Canadian painter Paul-Émile Borduas is best remembered as a founder-member of the radical abstract group Les Automatistes, which focused on automatism, influenced by surrealism. Initially a church decorator in Montreal, he later studied art in Paris. He was later ostracized for releasing the social critique Refus Global.
Best known for introducing Eskimo art and life to the world, James Archibald Houston spent much of life among the Inuit community of Canada's eastern Arctic, teaching them skills such as printmaking and helping them sell their crafts. He has also authored several books, both for adults and children.
Apart from being a popular radio and TV host, Claude Lafortune was also a talented paper artist who inspired the documentary The Paper Man. Though known for his children’s shows, he also hosted many prominently Christian shows. The Canadian artist died of COVID-19 at age 83.
A pioneer of abstract art in Canada, Japanese-Canadian painter Kazuo Nakamura is best known as a founder-member of the artists’ collective Painters Eleven. Fond of simplicity and monochrome, he also experimented with science and symmetry. He had survived a British Columbia internment camp as a teenager during World War II.
Known for his abstract art, Yves Gaucher is remembered as one of Quebec’s leading printmakers. Initially expelled from college for drawing immoral pictures, he also later experimented as a radio announcer and musician. His works are known for showcasing symmetry, pattern, and monochrome. He was also a pioneer of colour band painting.

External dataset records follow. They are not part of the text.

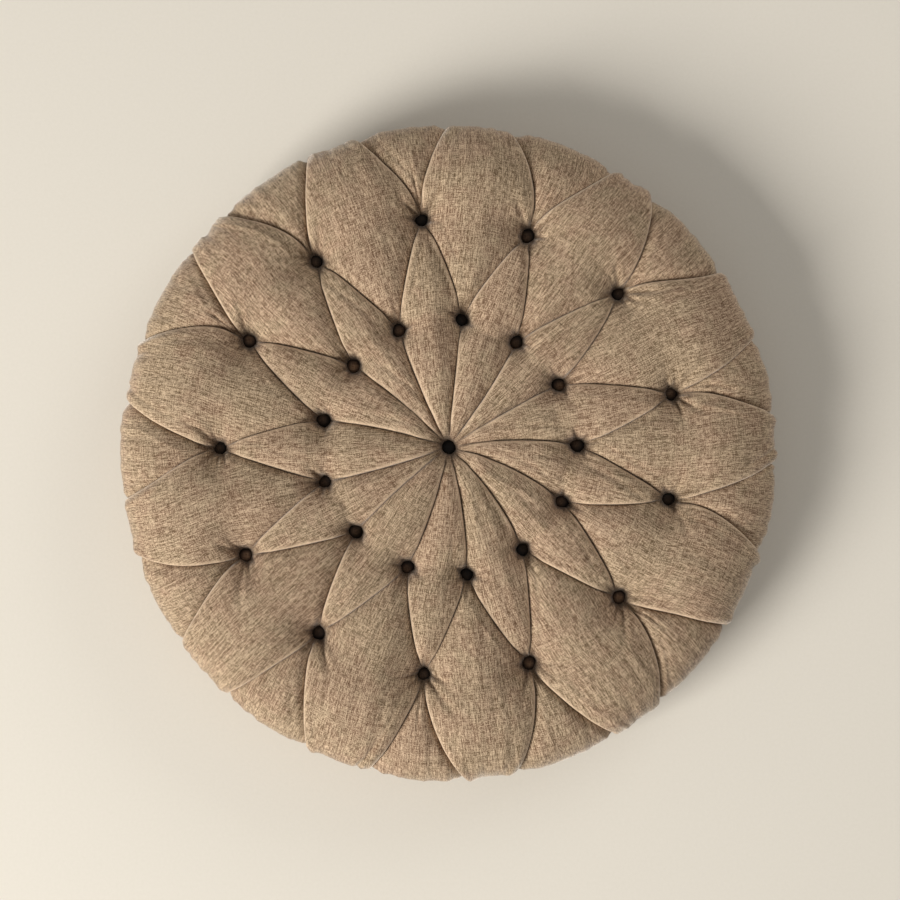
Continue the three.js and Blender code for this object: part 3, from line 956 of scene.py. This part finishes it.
def make_tie(label, seed):
    """A two-ply twine down through the pad, with a flat two-hole button knotted to its lower end."""
    draw = np.random.default_rng(seed)
    spot = middle(f"tie_{label}")
    rim = UNDER_TOP - UNDER_LOW
    profile = [
        (0, UNDER_LOW + 0.5 * MM), (2.9 * MM, UNDER_LOW + 0.5 * MM),
        (3.5 * MM, UNDER_LOW + 0.15 * MM), (4.4 * MM, UNDER_LOW), (5.1 * MM, UNDER_LOW + 0.2 * MM),
        (5.5 * MM, UNDER_LOW + 0.35 * rim), (5.5 * MM, UNDER_LOW + 0.75 * rim),
        (5.1 * MM, UNDER_TOP), (0, UNDER_TOP),
    ]
    disc, disc_quads = turned(profile, 36)
    parts, faces, start = [disc.reshape(-1, 3)], [disc_quads], disc.shape[0] * disc.shape[1]
    rows, loop_rows, sides = 40, 15, 8
    height = np.linspace(UNDER_LOW + 1.0 * MM, BUTTON_LOW + BUTTON_RAISED - 0.4 * MM, rows)[:, None]
    ring = np.linspace(0, 2 * math.pi, sides + 1)[None, :]
    ply_away, ply_radius, twist_length = 0.38 * MM, 0.42 * MM, 5 * MM
    for ply in (0, math.pi):
        twist = ply + height / twist_length * 2 * math.pi
        x = ply_away * np.cos(twist) + ply_radius * np.cos(ring)
        y = ply_away * np.sin(twist) + ply_radius * np.sin(ring)
        strand = np.stack([x, y, height * np.ones_like(ring)], -1)
        strand[0, :, :2] = strand[0, :, :2].mean(0)
        strand[-1, :, :2] = strand[-1, :, :2].mean(0)
        parts.append(strand.reshape(-1, 3))
        faces.append(grid_faces(rows, sides + 1, start))
        start += rows * (sides + 1)
    # The twine's two passes over the face of the flat button, from hole to hole.
    way = draw.uniform(0, math.pi)
    ahead = np.array([math.cos(way), math.sin(way)])
    side = np.array([-ahead[1], ahead[0]])
    share = np.linspace(-1, 1, loop_rows)[:, None]
    arch = 0.45 - 0.55 * np.sqrt(np.maximum(1 - share ** 2, 0)) + 0.45 * np.abs(share) ** 4
    tube = ply_radius * np.sqrt(np.maximum(1 - np.abs(share) ** 12, 0))
    for offset in (-0.45, 0.45):
        mid = share * 1.6 * MM * ahead + offset * MM * side
        x = mid[:, :1] + tube * np.cos(ring) * side[0]
        y = mid[:, 1:] + tube * np.cos(ring) * side[1]
        loop = np.stack([x, y, UNDER_LOW + arch * MM + tube * np.sin(ring)], -1)
        parts.append(loop.reshape(-1, 3))
        faces.append(grid_faces(loop_rows, sides + 1, start))
        start += loop_rows * (sides + 1)
    places, _, quads, _ = joined(np.concatenate(parts) + np.array([spot.x, spot.y, 0]), np.concatenate(faces))
    return mesh_piece(f"twine_and_base_button_{label}", places, quads)


for count, label in enumerate(BUTTON_NODES):
    done(make_tie(label, 600 + count), twine, [f"tie_{label}"])


# ---------------- seam stitches, laid by nodes

def stitch_tree():
    """Nodes that set short twisted stitches end to end round a ring."""
    tree = bpy.data.node_groups.new("seam_stitches", "GeometryNodeTree")
    face = tree.interface
    face.new_socket("Geometry", in_out="OUTPUT", socket_type="NodeSocketGeometry")
    for name in ("Ring Radius", "Stitch Length", "Stitch Radius", "Height"):
        face.new_socket(name, in_out="INPUT", socket_type="NodeSocketFloat")
    face.new_socket("Count", in_out="INPUT", socket_type="NodeSocketInt")
    face.new_socket("Thread", in_out="INPUT", socket_type="NodeSocketMaterial")
    new = tree.nodes.new
    group = new("NodeGroupInput")
    ring = new("GeometryNodeCurvePrimitiveCircle")
    ring.inputs["Resolution"].default_value = 360
    spots = new("GeometryNodeResampleCurve")
    spots.mode = "COUNT"
    to_points = new("GeometryNodeCurveToPoints")
    to_points.mode = "EVALUATED"
    ball = new("GeometryNodeMeshUVSphere")
    ball.inputs["Segments"].default_value = 8
    ball.inputs["Rings"].default_value = 6
    ball.inputs["Radius"].default_value = 1.0
    size = new("ShaderNodeCombineXYZ")
    place = new("GeometryNodeInstanceOnPoints")
    slant = new("FunctionNodeRandomValue")
    slant.data_type = "FLOAT_VECTOR"
    slant.inputs["Min"].default_value = (0.02, -0.10, 0.0)
    slant.inputs["Max"].default_value = (0.16, 0.10, 0.0)
    slant.inputs["Seed"].default_value = 4
    turn = new("GeometryNodeRotateInstances")
    up = new("ShaderNodeCombineXYZ")
    lift = new("GeometryNodeTransform")
    real = new("GeometryNodeRealizeInstances")
    paint = new("GeometryNodeSetMaterial")
    end = new("NodeGroupOutput")
    for source, out, target, into in (
        (group, "Ring Radius", ring, "Radius"), (ring, "Curve", spots, "Curve"), (group, "Count", spots, "Count"),
        (spots, "Curve", to_points, "Curve"), (group, "Stitch Radius", size, 0), (group, "Stitch Radius", size, 1),
        (group, "Stitch Length", size, 2), (to_points, "Points", place, "Points"), (ball, "Mesh", place, "Instance"),
        (to_points, "Rotation", place, "Rotation"), (size, 0, place, "Scale"),
        (place, "Instances", turn, "Instances"), (slant, "Value", turn, "Rotation"), (group, "Height", up, 2),
        (turn, "Instances", lift, "Geometry"), (up, 0, lift, "Translation"), (lift, "Geometry", real, "Geometry"),
        (real, "Geometry", paint, "Geometry"), (group, "Thread", paint, "Material"),
        (paint, "Geometry", end, "Geometry"),
    ):
        tree.links.new(source.outputs[out], target.inputs[into])
    return tree


def from_nodes(name, tree, values):
    """The plain mesh that a node tree makes from its named inputs."""
    holder = bpy.data.objects.new(name + "_nodes", bpy.data.meshes.new(name + "_nodes"))
    bpy.context.scene.collection.objects.link(holder)
    modifier = holder.modifiers.new("nodes", "NODES")
    modifier.node_group = tree
    for item in tree.interface.items_tree:
        if item.in_out == "INPUT" and item.name in values:
            modifier[item.identifier] = values[item.name]
    depsgraph = bpy.context.evaluated_depsgraph_get()
    mesh = bpy.data.meshes.new_from_object(holder.evaluated_get(depsgraph))
    mesh.name = name
    bpy.data.objects.remove(holder)
    piece = bpy.data.objects.new(name, mesh)
    bpy.context.scene.collection.objects.link(piece)
    mesh.polygons.foreach_set("use_smooth", [True] * len(mesh.polygons))
    return piece


seam_radius = float(np.interp(CLOTH_REACH, SIDE_LENGTH, SIDE_RADIUS))
stitches = from_nodes("seam_stitches", stitch_tree(), {
    "Ring Radius": seam_radius - SEAM_TUCK + 0.45 * MM,
    "Stitch Length": 2.0 * MM,
    "Stitch Radius": 0.5 * MM,
    "Height": SEAM_Z,
    "Count": 400,
    "Thread": seam_thread,
})
done(stitches, seam_thread, ["seam_stitching"])


# ---------------- floor and light

def floor_finish():
    """A plain pale matt floor."""
    finish = Finish("pale_floor")
    place = finish.node("ShaderNodeTexCoord", None, None, 3)
    grain = finish.noise(place, 400.0, 3.0, 0.6)
    colour = finish.mixed(grain, rgb(214, 208, 196), rgb(220, 214, 203))
    return finish.surface(colour, 0.85, grain, 0.05, 0.2 * MM, {"Specular IOR Level": 0.2})


FLOOR_HALF = 20
corners = [(x * FLOOR_HALF, y * FLOOR_HALF, 0) for x, y in ((-1, -1), (1, -1), (1, 1), (-1, 1))]
floor = mesh_piece("floor", corners, [[0, 1, 2, 3]], smooth=False)
floor.data.materials.append(floor_finish())


def soft_light(name, azimuth, elevation, away, size, power, colour):
    """A square area light aimed at the pad. Azimuth is clockwise from +Y, both angles in degrees."""
    lamp = bpy.data.lights.new(name, "AREA")
    lamp.shape = "SQUARE"
    lamp.size = size
    lamp.energy = power
    lamp.color = colour
    holder = bpy.data.objects.new(name, lamp)
    a, e = math.radians(azimuth), math.radians(elevation)
    way = Vector((math.sin(a) * math.cos(e), math.cos(a) * math.cos(e), math.sin(e)))
    holder.location = aim + way * away
    holder.rotation_mode = "QUATERNION"
    holder.rotation_quaternion = way.to_track_quat("Z", "Y")
    bpy.context.scene.collection.objects.link(holder)


soft_light("key", 234, 30, 4.0, 1.7, 224, (1.0, 0.98, 0.95))
soft_light("fill", 45, 22, 4.0, 2.4, 54, (1.0, 0.99, 0.97))

world = bpy.data.worlds.new("studio")
bpy.context.scene.world = world
world.use_nodes = True
sky = world.node_tree.nodes["Background"]
sky.inputs["Color"].default_value = (1.0, 0.98, 0.95, 1.0)
sky.inputs["Strength"].default_value = 0.30
bpy.context.scene.view_settings.view_transform = "Standard"
bpy.context.scene.view_settings.look = "None"
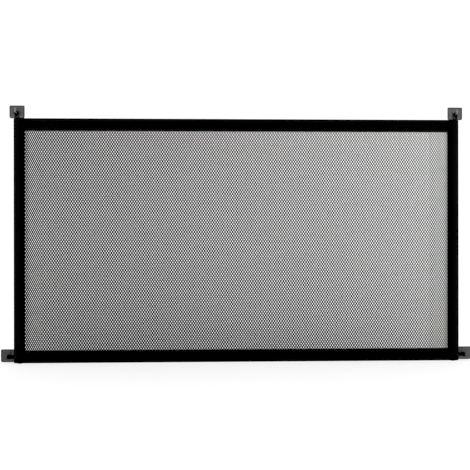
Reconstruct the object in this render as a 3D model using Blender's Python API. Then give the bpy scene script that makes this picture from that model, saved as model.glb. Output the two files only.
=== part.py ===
"""Mesh fireplace screen, hung in front of a hearth on four stick-on hooks.

A net is bound all round by a black fabric hem. Each side hem is a sleeve that holds a
two-piece pole, and an elastic loop at each corner reaches a hook on the wall. Metres,
+Z up, the front faces -Y. The origin is the middle of the bottom edge, in the plane of
the net.
"""

from math import acos, atan2, cos, hypot, pi, sin

import bmesh
import bpy
from mathutils import Vector

GAP = 0.0003  # air left between touching pieces

# The bound net.
WIDTH = 1.100
HEIGHT = 0.600
SIDE_HEM = 0.026
END_HEM = 0.030
HEM_HALF = 0.0016  # half the thickness of a flat hem
HEM_CHAMFER = 0.0006
NET_HALF = 0.0005
SLOT_HALF = NET_HALF + GAP
END_TUCK = 0.010  # how far the net runs into the top and bottom hems
SIDE_TUCK = 0.0035
SLOT_CLEAR = 0.001  # the slot is this much deeper than the net runs in

# The sleeve in each side hem, and the pole in it.
POLE_INSET = 0.016  # from the outer edge of the hem to the pole's axis
POLE_R = 0.004
POLE_BORE_R = 0.0028
CHANNEL_R = 0.0047
SLEEVE_R = 0.0058
SEAM_INSET = 0.0045  # the outer row of stitches
EDGE_HALF = 0.0011
CHANNEL_FLOOR = 0.006
POLE_TOP = 0.5943
PLUG_HEAD = 0.002
PLUG_STEM = 0.010
JOINER_COLLAR = 0.0015
JOINER_REACH = 0.030  # how far the joiner goes into each tube
STEM_R = 0.00245
ROUND_SIDES = 24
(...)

Canadian-American portrait and figure painter Wyatt Eaton was one of the founders and first secretary of the American Art Association, later the Society of American Artists. He also co-founded the Society of Canadian Artists in Montreal. Some of his notable works are portraits of William Cullen Bryant and Timothy Cole.
Known for his abstract paintings in rich colors, Graham Coughtry is best remembered for his Two Figures Series, which showed two abstract figures intertwined with each other. The figurative painter was also known as one of the Isaacs Group of painters, who had frequently exhibited at the Isaacs Gallery.